_Exercise:_ Reproduce the top of the data verbatim, through and including the line that contains "dipped vinyl coat.".

_Source data:_
begin
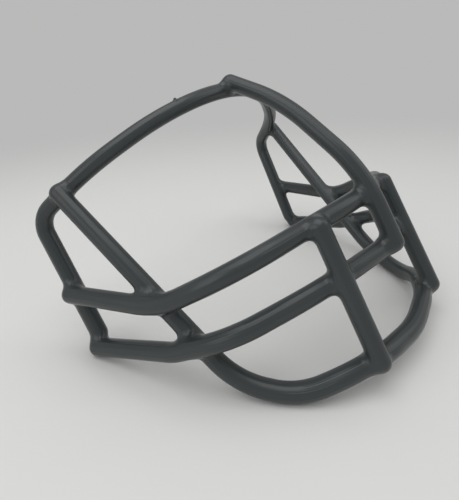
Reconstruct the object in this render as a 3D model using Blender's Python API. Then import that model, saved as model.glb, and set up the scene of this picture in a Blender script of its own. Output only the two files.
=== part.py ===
"""Football face guard: seven bent steel wires, lap welded, under a dipped vinyl coat.

Lengths are in millimetres and are scaled to metres where the meshes are made.
+Z is up, the wearer faces -Y, and the wearer's left side is at +X.
The guard stands on its chin bar and on the rear ends of its lower crossbar.
"""

import math

import bmesh
import bpy
from mathutils import Matrix, Vector

MM = 0.001

# Driving dimensions.
WIRE_DIAMETER = 5.2
COAT_WALL = 2.15
FIT_GAP = 0.3
WELD_POCKET_GAP = 0.45
WELD_RADIUS = 4.2
WELD_HALF_HEIGHT = 2.3

# What follows from them.
WIRE_RADIUS = WIRE_DIAMETER / 2
COAT_RADIUS = WIRE_RADIUS + COAT_WALL
LAP_RISE = WIRE_DIAMETER + FIT_GAP
WIRE_END_PAST_DOME_CENTRE = COAT_RADIUS - COAT_WALL

# Mesh fineness.
WIRE_SIDES = 8
COAT_SIDES = 12
DOME_RINGS = 3
WELD_SEGMENTS = 10
WELD_RINGS = 6
BEND_SAGITTA = 0.25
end
_Written solution:_
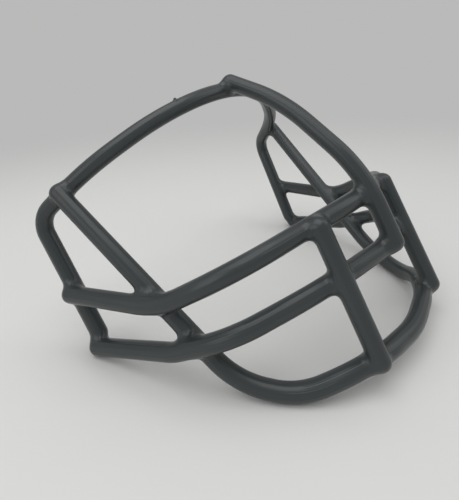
Reconstruct the object in this render as a 3D model using Blender's Python API. Then import that model, saved as model.glb, and set up the scene of this picture in a Blender script of its own. Output only the two files.
=== part.py ===
"""Football face guard: seven bent steel wires, lap welded, under a dipped vinyl coat.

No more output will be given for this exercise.